0<=x(i)<=2,i=1,2,3,4,5

1<=x(6)<=11

1<=x(7)<=12

1<=x(8)<=13

**zhuzhu**(zhuzhu) #4

Inspired by theorems 2.1 and 2.2 in a paper, I constructed constraints and objective functions, but I don’t know how to prove that my constraint function is convex function, which is difficult for me。

This paper is http://users.abo.fi/twesterl/selected-publications/9.%20OMS-AL-TW-2009.pdf

**Mark_L_Stone**(Mark L. Stone) #6

Per the link I provided, it’s your obligation to prove convexity. If you have done that, then perhaps readers can offer reformulation tips.

**Mark_L_Stone**(Mark L. Stone) #9

What is `f`

? That doesn’t appear to be left-hand side of the first constraint, whose convexity you need to prove, and which remains very much in doubt, to put it mildly.

**Mark_L_Stone**(Mark L. Stone) #11

Can you please write out clearly what your constraint is? Is that constraint convex?

**zhuzhu**(zhuzhu) #12

My constraint is f(x)+g(x)<=0.5, I have proved that both f(x) and g(x) are convex,so I think the constraint

f(x)+g(x)<=0.5 is also convex.

**Mark_L_Stone**(Mark L. Stone) #13

Formulate it in CVX using gp mode. Form f, and see what type of objects CVX says it is (just enter f on the command line) Similarly with g. if f and g are both generalized posynomials, then `f + g <= constant`

should be accepted by CVX in gp mode. http://cvxr.com/cvx/doc/gp.html#

**zhuzhu**(zhuzhu) #14

Thank you very much. In the constraint f(x)+g(x)<=0.5, g(x) is a negative term, and I need to move g(x) to the right of the inequality if I use gp mode in CVX , so that I get the constraint f(x)<=-g(x)+0.5, however, g(x)+0.5 is not a monomial,can I still use gp mode in such a situation?

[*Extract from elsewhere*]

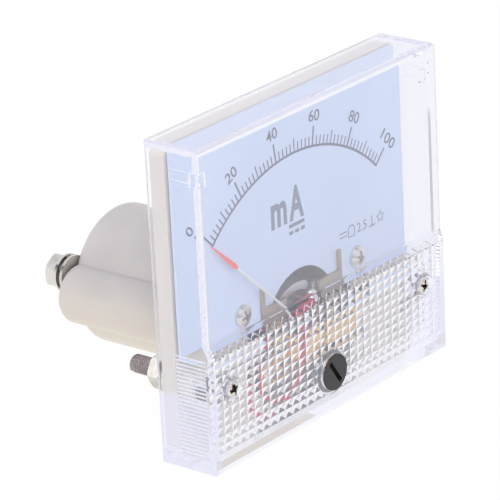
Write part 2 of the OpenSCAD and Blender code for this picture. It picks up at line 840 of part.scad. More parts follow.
// Everything that turns with the coil, drawn upright and set on its stop.
module at_rest() {
    rotate([0, -rest_angle, 0]) children();
}

// A closed frame about the core; its opening is clear by lo, its outside by hi.
module coil_frame(lo_x, hi_x, lo_front, hi_front, lo_rear, hi_rear, w) {
    translate([0, 0, -w / 2]) linear_extrude(height = w) difference() {
        translate([-hi_x, hi_front]) square([2 * hi_x, hi_rear - hi_front]);
        translate([-lo_x, lo_front]) square([2 * lo_x, lo_rear - lo_front]);
    }
}

module coil_former() {
    color([0.8, 0.8, 0.82]) at_rest() coil_frame(coil_in, coil_mid, coil_front_in,
        coil_front_in - former_t, coil_rear_in, coil_rear_in + former_t, former_w);
}

module coil_winding() {
    color([0.72, 0.38, 0.2]) at_rest() coil_frame(coil_mid, coil_out,
        coil_front_in - former_t, coil_front, coil_rear_in + former_t, coil_rear,
        former_w - 0.4);
}

// Pivot staff: disc on the coil at y0, collet for the spring, point at y1.
module pivot(y0, collet_y, y1) {
    way = sign(y1 - y0);
    turned_y(0, 0) polygon([[0, y0], [1.5, y0], [1.5, y0 + way * pivot_disc],
        [staff_r, y0 + way * pivot_disc], [staff_r, collet_y - way * 0.25],
        [collet_r, collet_y - way * 0.25], [collet_r, collet_y + way * 0.25],
        [staff_r, collet_y + way * 0.25], [staff_r, y1 - way * 0.55],
        [0.05, y1], [0, y1]]);
}

module front_pivot() {
    color("silver") at_rest() pivot(coil_front, front_spring_y, front_jewel_end - 0.4);
}

module rear_pivot() {
    color("silver") at_rest() pivot(coil_rear, rear_spring_y, rear_jewel_end + 0.4);
}

module pointer() {
    lean = atan((hub_y - tip_y) / pointer_l);
    tube_l = pointer_l - tip_l;
    color([0.9, 0.25, 0.2]) at_rest() difference() {
        union() {
            rod_y(0, 0, 1.1, -hub_y - 0.3, -hub_y + 0.3);
            translate([0, -hub_y, 0]) rotate([-lean, 0, 0]) {
                cylinder(h = tube_l + 0.5, r = pointer_d / 2);
                translate([0, 0.06, tube_l]) rotate([90, 0, 0]) linear_extrude(height = 0.12)
                    polygon([[-tip_w / 2, 0.6], [-pointer_d / 2, 0], [pointer_d / 2, 0],
                        [tip_w / 2, 0.6], [0.08, tip_l], [-0.08, tip_l]]);
            }
            translate([-arm_l, -hub_y - 0.25, -arm_t / 2]) cube([2 * arm_l, arm_t, arm_t]);
            translate([-arm_t / 2, -hub_y - 0.25, -tail_l]) cube([arm_t, arm_t, tail_l]);
        }
        rod_y(0, 0, staff_r + seat, -hub_y - 1, -hub_y + 1);
    }
}

module balance_weights() {
    sleeve = 1.4;
    color([0.8, 0.65, 0.3]) at_rest() translate([0, -hub_y, 0]) {
        for (a = [90, -90, 180]) rotate([0, a, 0])
            translate([0, 0, a == 180 ? tail_l - 2.4 : arm_l - 1.8]) difference() {
                cylinder(h = sleeve, r = weight_r);
                cube([arm_t + 2 * seat, arm_t + 2 * seat, 4 * sleeve], center = true);
            }
    }
}

module front_hairspring() {
    r_in = collet_r + 0.1;
    color([0.8, 0.6, 0.35]) span_y(front_spring_y - spring_w / 2, front_spring_y + spring_w / 2) {
        rotate(90 - lever_arm_a) {
            spiral(r_in, spring_r, spring_turns, 180, spring_t);
            translate([spring_r - spring_t, -spring_t / 2])
                square([lever_arm_r - 0.3 - spring_r + spring_t, spring_t]);
        }
    }
}

module rear_hairspring() {
    r_in = collet_r + 0.1;
    color([0.8, 0.6, 0.35]) span_y(rear_spring_y - spring_w / 2, rear_spring_y + spring_w / 2) {
        spiral(r_in, spring_r, spring_turns, 180, spring_t);
        translate([spring_r - spring_t, -spring_t / 2])
            square([yoke_bore + 0.25 - spring_r + spring_t, spring_t]);
    }
}

// -------------------------------------------------------------- terminals

// Stud along Y, drawn at its root inside its nut and at full size from free_y on.
module stud(x, z, y0, free_y, y1) {
    crest = stud_d / 2;
    turned_y(x, z) polygon([[0, y0], [root_r, y0], [root_r, free_y], [crest, free_y],
        [crest, y1 - 0.25], [crest - 0.25, y1], [0, y1]]);
}

module terminal_studs() {
    color([0.8, 0.78, 0.72]) for (x = [-lobe_x, lobe_x])
        stud(x, term_z, barrel_l - term_embed, term_nut_y + nut_t + free_gap,
            barrel_l + term_l);
}

module terminal_washers() {
    color([0.75, 0.7, 0.55]) for (x = [-lobe_x, lobe_x], y = [barrel_l, barrel_l + washer_t
            + spring_washer_t])
        washer(x, term_z, y);
}

module terminal_spring_washers() {
    color([0.6, 0.6, 0.62]) for (x = [-lobe_x, lobe_x])
        spring_washer(x, term_z, barrel_l + washer_t, spring_washer_t);
}

module terminal_nuts() {
    color([0.85, 0.84, 0.8]) for (s = [-1, 1])
        hex_nut(s * lobe_x, term_z, nut_af, root_r + seat, term_nut_y, term_nut_y + nut_t,
            s * term_nut_turn);
}

module terminal_lugs() {
    lug_y = channel_end - lug_l - 0.4;
    lug_w = 2.4;
    top = term_z - root_r - slip;
    color([0.85, 0.7, 0.35]) for (x = [-lobe_x, lobe_x]) difference() {
        translate([x - lug_w / 2, lug_y, top - lug_t]) cube([lug_w, lug_l, lug_t]);
        translate([x, lug_y + lug_w / 2, top - 1]) cylinder(h = 2, r = 0.5);
    }
}

// --------------------------------------------------------------- mounting

module mounting_studs() {
    color([0.72, 0.7, 0.66]) for (x = [-stud_x, stud_x]) difference() {
        union() {
            rod_y(x, 0, sleeve_r, boss_front, sleeve_back);
            stud(x, 0, sleeve_back - open, mount_nut_y + nut_t + free_gap, stud_l);
        }
        rod_y(x, 0, cover_thread_d / 2 + seat, boss_front - open, sleeve_back - 0.4);
    }
}

module mounting_washers() {
    color("silver") for (x = [-stud_x, stud_x]) washer(x, 0, 0);
}

module mounting_spring_washers() {
    color([0.6, 0.6, 0.62]) for (x = [-stud_x, stud_x])
        spring_washer(x, 0, washer_t, spring_washer_h);
}

module mounting_nuts() {
    color("silver") for (x = [-stud_x, stud_x])
        hex_nut(x, 0, nut_af, root_r + seat, mount_nut_y, mount_nut_y + nut_t, 0);
}

// ------------------------------------------------------ leads and shunt

module red_lead() {
    route = [[3.1, -4.65, 5.7], [0.6, -4.9, 5.4], [-2.4, -5.2, 5.3], [-4.9, -5.25, 4.2],
        [-6.2, -5.9, 3.2], [-6.3, -7.4, 3.0], [-6.2, -8.7, 2.9], [-6.2, -9.15, 1.4],
        [-7.0, -9.1, -1.6], [-8.2, -9.0, -4.6], [-10.4, -8.6, -6.6], [-13.8, -7.6, -7.6],
        [-16.6, -6.4, -6.0], [-17.0, -5.4, -3.0], [-15.4, -4.5, 0.2], [-13.9, -3.3, 1.5],
        [-13.2, -1, 1.9], [-12.8, 3, 2.1], [-12.5, 12, 2.1], [-12.2, 20.3, 2.75]];
    color([0.85, 0.2, 0.25]) wire(eased(route, 2), lead_r);
}

module black_lead() {
    route = [[8.65, 11, 0], [9.2, 12.6, 0.2], [10.3, 14.4, 1.2], [11.4, 17, 2.2],
        [12.2, 20.3, 2.75]];
    color([0.15, 0.15, 0.16]) wire(eased(route, 4), lead_r);
}

module shunt_resistor() {
    body_l = 10;
    cap_l = 1.2;
    span = 2 * lobe_x - 2.5;
    lug_mid = term_z - root_r - slip - lug_t / 2;
    color([0.55, 0.75, 0.6]) translate([0, channel_end - 3, lug_mid]) rotate([0, 90, 0]) {
        cylinder(h = body_l, r = 1.8, center = true);
        for (z = [-1, 1] * (body_l - cap_l) / 2)
            translate([0, 0, z]) cylinder(h = cap_l, r = 2.1, center = true);
        cylinder(h = span, r = 0.2, center = true);
    }
}

front_cover();
cover_screws();
zero_adjuster();
base_case();
dial_plate();
dial_screws();
movement_plate();
movement_screws();
yoke_ring();
yoke_clip();
core_magnet();
core_spacers();
front_bridge();
bridge_screws();
front_jewel_screw();
front_jewel_nut();
zero_lever();
rear_bridge();
rear_jewel_screw();
rear_jewel_nut();
coil_former();
coil_winding();
front_pivot();
rear_pivot();
pointer();
balance_weights();
front_hairspring();
rear_hairspring();
terminal_studs();
terminal_washers();
terminal_spring_washers();
terminal_nuts();
terminal_lugs();
mounting_studs();
mounting_washers();
mounting_spring_washers();
mounting_nuts();
red_lead();
black_lead();
shunt_resistor();
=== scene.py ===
"""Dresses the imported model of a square-faced moving-coil panel meter for Blender 4.5.

The solids come from the frame. This script gives every one its finish, and adds what is too fine
for the solids: the figures, unit and symbols on the dial, the threads and a bead of solder.
Lengths are in metres, in the model's own frame: X to the right, Y back through the panel, Z up.
The dial's print alone is laid out in millimetres.
"""

import logging
import math
from dataclasses import dataclass
from enum import Enum
from typing import ClassVar, Protocol, Sequence

import bmesh
import bpy
from mathutils import Matrix, Vector


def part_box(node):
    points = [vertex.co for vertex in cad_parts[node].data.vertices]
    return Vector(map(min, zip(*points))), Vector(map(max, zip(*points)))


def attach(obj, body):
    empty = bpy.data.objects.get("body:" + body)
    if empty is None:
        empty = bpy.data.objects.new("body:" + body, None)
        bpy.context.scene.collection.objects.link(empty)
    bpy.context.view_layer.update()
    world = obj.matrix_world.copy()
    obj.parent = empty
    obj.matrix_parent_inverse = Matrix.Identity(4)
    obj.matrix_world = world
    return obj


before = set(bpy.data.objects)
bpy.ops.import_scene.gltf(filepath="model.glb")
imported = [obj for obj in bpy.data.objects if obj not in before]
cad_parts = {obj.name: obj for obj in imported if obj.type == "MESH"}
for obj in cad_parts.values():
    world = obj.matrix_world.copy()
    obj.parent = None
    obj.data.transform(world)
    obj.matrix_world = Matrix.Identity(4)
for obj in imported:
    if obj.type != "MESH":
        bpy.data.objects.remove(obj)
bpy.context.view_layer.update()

LOG = logging.getLogger("panel_meter")
MM = 0.001
Rgb = tuple[float, float, float]
Span = tuple[float, float]
Point = tuple[float, float]


def linear(value: int) -> float:
    """Returns a colour channel of 0 to 255 as a linear share of 1."""
    share = value / 255
    return share / 12.92 if share <= 0.04045 else ((share + 0.055) / 1.055) ** 2.4


def srgb(red: int, green: int, blue: int) -> Rgb:
    """Returns a colour of 0 to 255 a channel as Blender's linear colour."""
    return linear(red), linear(green), linear(blue)


# ------------------------------------------------------------------------------- node trees


class Maths(Enum):
    """The operations of the Math node that the trees use."""

    ABSOLUTE = "ABSOLUTE"
    ADD = "ADD"
    DIVIDE = "DIVIDE"
    GREATER = "GREATER_THAN"
    LESS = "LESS_THAN"
    MAXIMUM = "MAXIMUM"
    MULTIPLY = "MULTIPLY"
    ROOT = "SQRT"
    SUBTRACT = "SUBTRACT"


class NodeTree:
    """A node tree with short calls that add nodes and feed their inputs."""

    prefix: ClassVar[str] = "ShaderNode"

    def __init__(self, tree: bpy.types.NodeTree) -> None:
        """Empties a tree and takes it over.

        Args:
            tree: the tree to fill.
        """
        self.tree = tree
        tree.nodes.clear()

    def add(self, kind: str, **inputs: object) -> bpy.types.Node:
        """Adds a node and sets or links its inputs.

        Args:
            kind: the node's type without this kind of tree's prefix.
            inputs: socket names with underscores for spaces, and a value or an output socket.

        Returns:
            The new node.
        """
        node = self.tree.nodes.new(self.prefix + kind)
        for name, value in inputs.items():
            self.feed(node.inputs[name.replace("_", " ")], value)
        return node

    def feed(self, socket: bpy.types.NodeSocket, value: object) -> None:
        """Links an output socket to an input, or sets the input's own value.

        Args:
            socket: the input.
            value: an output socket or a plain value; a colour may leave out its alpha.
        """
        if isinstance(value, bpy.types.NodeSocket):
            self.tree.links.new(value, socket)
        elif isinstance(value, tuple) and len(value) == 3 and len(socket.default_value) == 4:
            socket.default_value = (*value, 1.0)
        else:
            socket.default_value = value

    def maths(self, operation: Maths, first: object, second: object = 0.0
              ) -> bpy.types.NodeSocket:
        """Adds a Math node.

        Args:
            operation: what the node works out.
            first: the first value or output socket.
            second: the second value or output socket, where the operation has one.

        Returns:
            The result's socket.
        """
        node = self.tree.nodes.new("ShaderNodeMath")
        node.operation = operation.value
        self.feed(node.inputs[0], first)
        self.feed(node.inputs[1], second)
        return node.outputs[0]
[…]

**Mark_L_Stone**(Mark L. Stone) #15

I keep losing track of what you are doing, with minus signs coming and going, inside g, in front of g, whatever, so I really don’t know what your constraint is… So I don’t know whether the 2nd term of your left-hand side is going the correct direction. Of course `f(x) + g(x) <= 0.5`

is not the same as `f(x) <= g(x) + 0.5`

. Please refer to my previous post and study the Geometric Programming (gp) chapter linked there.

**zhuzhu**(zhuzhu) #16

I’m sorry, I may not have made my question clear. I mean, both f(x) and g(x) is convex, therofore the constraint f(x)+g(x)<=0.5 is convex, f(x) is a positive monomial, while g(x) is a negative monomial , how to code with cvx to solve the problem?

**Mark_L_Stone**(Mark L. Stone) #17

You’re claiming a negative monomial is convex? That sounds dubious to me. if somehow that is true, i don;t know how to handle it in CVX, and will have to defer to someone else.

**zhuzhu**(zhuzhu) #19

Dear Mark, thank you very much for your help. In the past few days, I have tried other ways to solve this problem, but there is still no progress. This problem is very important to me. Can you help me find a way to solve it? I will wait for your reply with anxiety and expectation.

**Mark_L_Stone**(Mark L. Stone) #20

If you can not produce a formulation acceptable to CVX, you can use another tool whch can handle “general” nonlinear models.